If my parcel lies inside an overlay (RMDO or BARRO), can I still get a variance?
Possibly — overlays like the RMDO and BARRO impose their own rules and sometimes change the approving authority or required standards; confirm overlay applicability (Chapter 17.53 and Chapter 17.59) before assuming variance relief is treated the same as in the base zone.
If the Planning Director denies an administrative variance, can I appeal?
If the Director denies or conditions an administrative variance, the applicant may file for a full variance under Article II (which goes to the Planning Commission); interested third parties also have appeal rights under Chapter 17.86. § 17.70.200 explains appeal/next steps.
Does a zoning variance excuse compliance with the building code?

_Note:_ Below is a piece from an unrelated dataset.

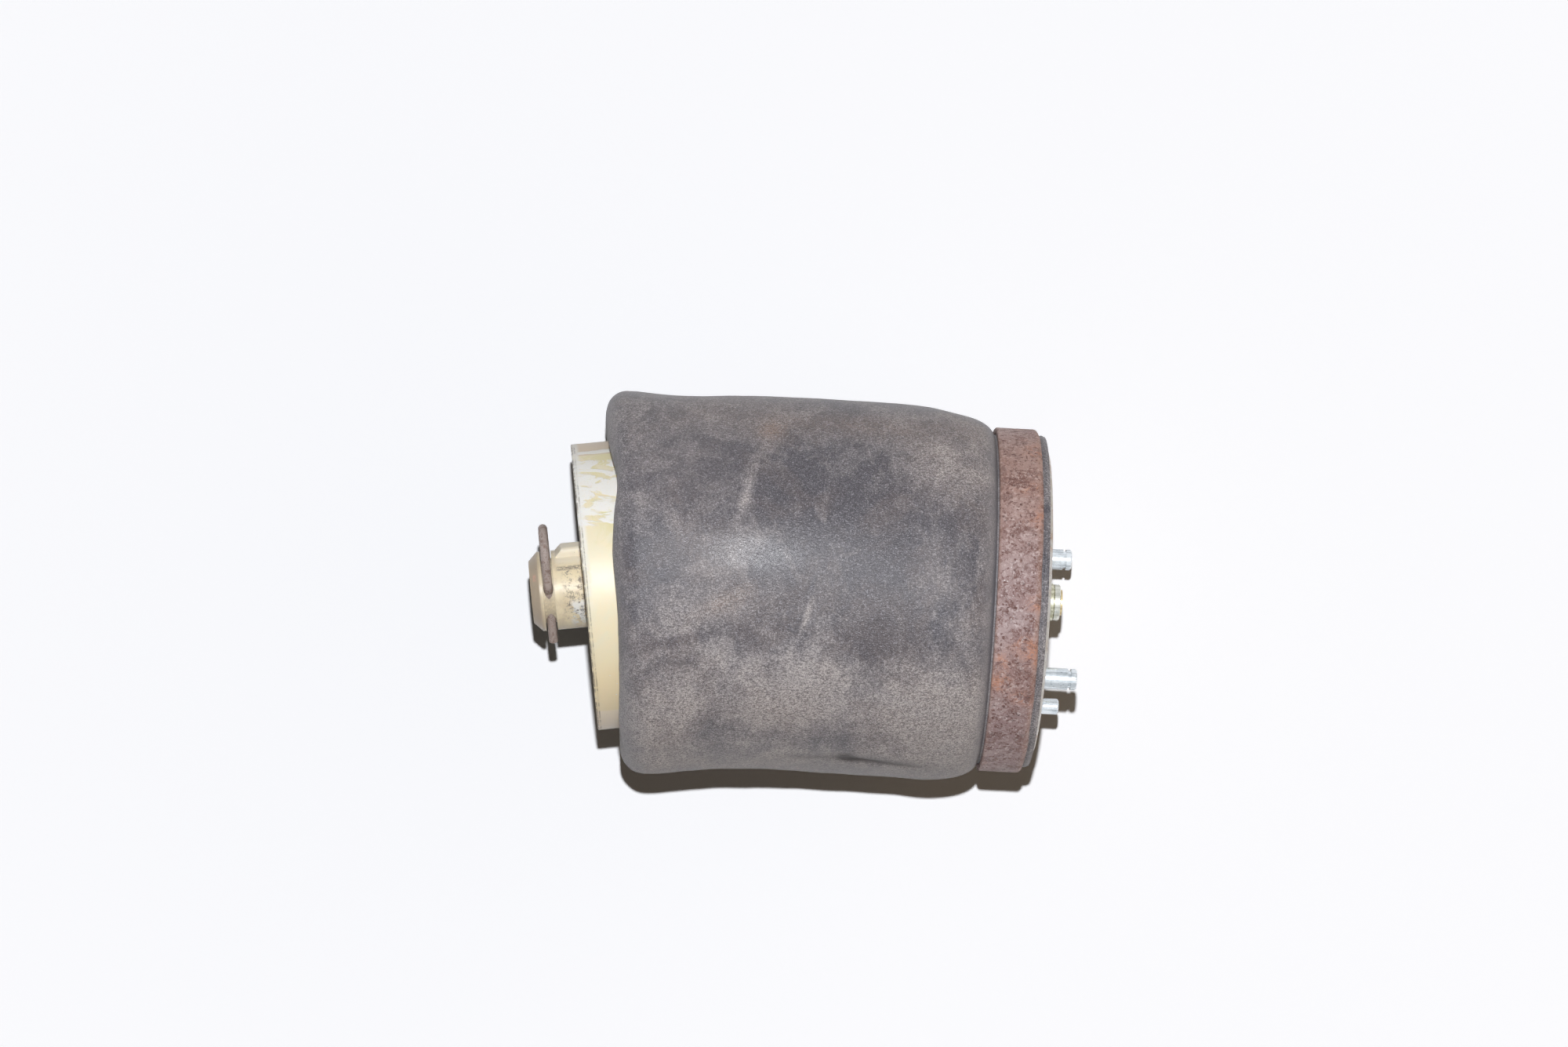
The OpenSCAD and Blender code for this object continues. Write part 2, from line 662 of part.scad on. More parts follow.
module bump_stop() {
    gap = 0.15;
    foot = neck_top + gap;
    tip = neck_top + bump_h;
    foot_r = bump_d / 2;
    tip_r = bump_tip_d / 2;
    waist_x = foot + (tip - foot) * 0.42;
    waist_w = 6;
    waist_depth = 3;
    edge = 3;
    foot_rise = 6;
    bore_r = 5;
    color("darkkhaki") in_piston() turned(concat(
        [[foot, knob_stem_r + gap], [foot, foot_r]],
        arc([foot + edge + foot_rise, foot_r - edge], edge, 90, 30, 3),
        [[waist_x - waist_w / 2, tip_r + waist_depth]],
        arc([waist_x, tip_r + waist_depth], waist_w / 2, 180, 360, 6),
        arc([tip - edge, tip_r - edge], edge, 90, 0, 4),
        [[tip, bore_r], [neck_top + knob_h + gap, bore_r],
         [neck_top + knob_h + gap, knob_d / 2 - knob_head_t + gap],
         [neck_top + knob_h - knob_head_t, knob_d / 2 + gap],
         [neck_top + knob_h - 2 * knob_head_t, knob_stem_r + gap]]));
}

module retaining_clip() {
    color("rosybrown") in_piston() rotate([clip_angle, 0, 0]) translate([groove_x, 0, 0]) {
        for (side = [-1, 1])
            translate([0, -leg_past, side * leg_gap / 2])
                rotate([-90, 0, 0]) cylinder(h = leg_past + bend_out, r = wire_r, $fn = 32);
        translate([0, bend_out, 0]) rotate([0, -90, 0])
            rotate_extrude(angle = 180) translate([leg_gap / 2, 0]) circle(r = wire_r, $fn = 32);
    }
}

top_plate();
upper_crimp_ring();
bellows();
locating_stud_a();
locating_stud_b();
index_pin();
weld_boss();
connector_body();
connector_seal_ring();
collet_collar();
collet();
air_line_seal();
valve_poppet();
valve_spring();
valve_retainer();
piston_shell();
piston_base();
locating_nose();
lower_clamp_ring();
bump_stop();
retaining_clip();
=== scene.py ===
import math

import bpy
import numpy as np
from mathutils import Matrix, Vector, noise


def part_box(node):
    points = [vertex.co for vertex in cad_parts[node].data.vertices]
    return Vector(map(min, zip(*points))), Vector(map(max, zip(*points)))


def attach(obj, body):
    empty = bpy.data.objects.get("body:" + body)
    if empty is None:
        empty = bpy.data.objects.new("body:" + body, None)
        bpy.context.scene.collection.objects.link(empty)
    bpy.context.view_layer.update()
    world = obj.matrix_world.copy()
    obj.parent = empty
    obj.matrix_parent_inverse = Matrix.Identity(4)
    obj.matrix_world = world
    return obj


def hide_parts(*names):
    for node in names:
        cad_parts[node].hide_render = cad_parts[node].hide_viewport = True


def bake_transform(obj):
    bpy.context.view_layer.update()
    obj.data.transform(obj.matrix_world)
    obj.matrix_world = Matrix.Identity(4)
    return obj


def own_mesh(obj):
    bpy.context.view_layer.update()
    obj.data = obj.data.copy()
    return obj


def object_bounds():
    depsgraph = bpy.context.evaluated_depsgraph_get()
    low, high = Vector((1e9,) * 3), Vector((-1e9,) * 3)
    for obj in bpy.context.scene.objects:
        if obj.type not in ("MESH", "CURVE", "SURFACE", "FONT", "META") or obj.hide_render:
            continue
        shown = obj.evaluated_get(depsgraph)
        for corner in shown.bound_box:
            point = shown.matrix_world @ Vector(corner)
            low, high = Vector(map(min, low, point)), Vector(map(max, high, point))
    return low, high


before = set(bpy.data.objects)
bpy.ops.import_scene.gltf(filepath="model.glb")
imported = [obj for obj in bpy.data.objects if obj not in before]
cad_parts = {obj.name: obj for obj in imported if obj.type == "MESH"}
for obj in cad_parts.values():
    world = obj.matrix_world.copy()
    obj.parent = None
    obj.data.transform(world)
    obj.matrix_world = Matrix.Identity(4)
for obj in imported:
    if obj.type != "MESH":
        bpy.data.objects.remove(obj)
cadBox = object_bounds()
mm = 0.001
print("frame loaded, nodes:", len(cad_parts))


def addObject(name, data):
    thing = bpy.data.objects.new(name, data)
    bpy.context.scene.collection.objects.link(thing)
    return thing


# Camera and lamp, with the table's and backdrop's values

studio = {
    "cameraPlace": (-0.0976, 0.0244, 1.26),
    "cameraRoll": 3.0,                  # degrees
    "lens": 50.0,
    "sensor": 23.5,
    "keyColour": (0.985, 0.995, 1.02),
    "keyLevel": 0.9,                    # what a white surface facing the key lamp sends back
    "keyPlace": (-0.1, 0.15, 1.26),
    "keyWidth": 0.02,
    "ceiling": (0.02, 0.018, 0.017),
    "darkWalls": (0.07, 0.066, 0.066),  # towards -X
    "warmWalls": (1.35, 1.02, 0.66),    # towards +X
    "wallHeight": 0.42,                 # sine of the height over the horizon where the walls end
    "backdrop": (0.95, 0.96, 0.985),
    "tableColour": (0.88, 0.885, 0.895),
    "tableDeep": (0.09, 0.13, 0.17),    # after two bounces, so that the part's shadow stays deep
    "tableSeen": (1.1, 1.11, 1.13),
    "tableEvened": 2.2,                 # the most that the seen table makes up for the lamp's fall-off
    "tableFar": (0.36, 0.8),            # shares of the lamp's height: the seen table turns into the backdrop
    "tableSize": 8.0,
}

camera = addObject("camera", bpy.data.cameras.new("camera"))
camera.location = studio["cameraPlace"]
camera.rotation_euler = (0, 0, math.radians(studio["cameraRoll"]))
camera.data.lens = studio["lens"]
camera.data.sensor_width = studio["sensor"]
camera.data.clip_start = 0.01
bpy.context.scene.camera = camera
bpy.context.scene.view_settings.view_transform = "Standard"

keyLamp = addObject("keyLamp", bpy.data.lights.new("keyLamp", "AREA"))
keyLamp.data.shape = "DISK"
keyLamp.data.size = studio["keyWidth"]
keyLamp.data.energy = studio["keyLevel"] * (math.pi * studio["keyPlace"][2]) ** 2
keyLamp.data.color = studio["keyColour"]
keyLamp.location = studio["keyPlace"]


# Shader nodes: a Sketch, called s where it is used, adds them to one tree, and a Finish is the Sketch
# of a new material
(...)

No. A zoning variance does not waive building code or safety standards; compliance with the California Building Standards Code (Title 24) remains required. See the California Building Standards Code for technical or floodplain variance specifics. (/us/california/building-codes)
Where do I confirm whether my lot is eligible for an administrative 10% relief?
Check the underlying zone’s numeric standards (e.g., setbacks, height, lot coverage) in the chapter for your zone (example: R‑2 — Chapter 17.38, R1‑6 — Chapter 17.12) and compare the requested deviation to the 10% caps in § 17.70.170. If over 10% you must file a full variance (Planning Commission).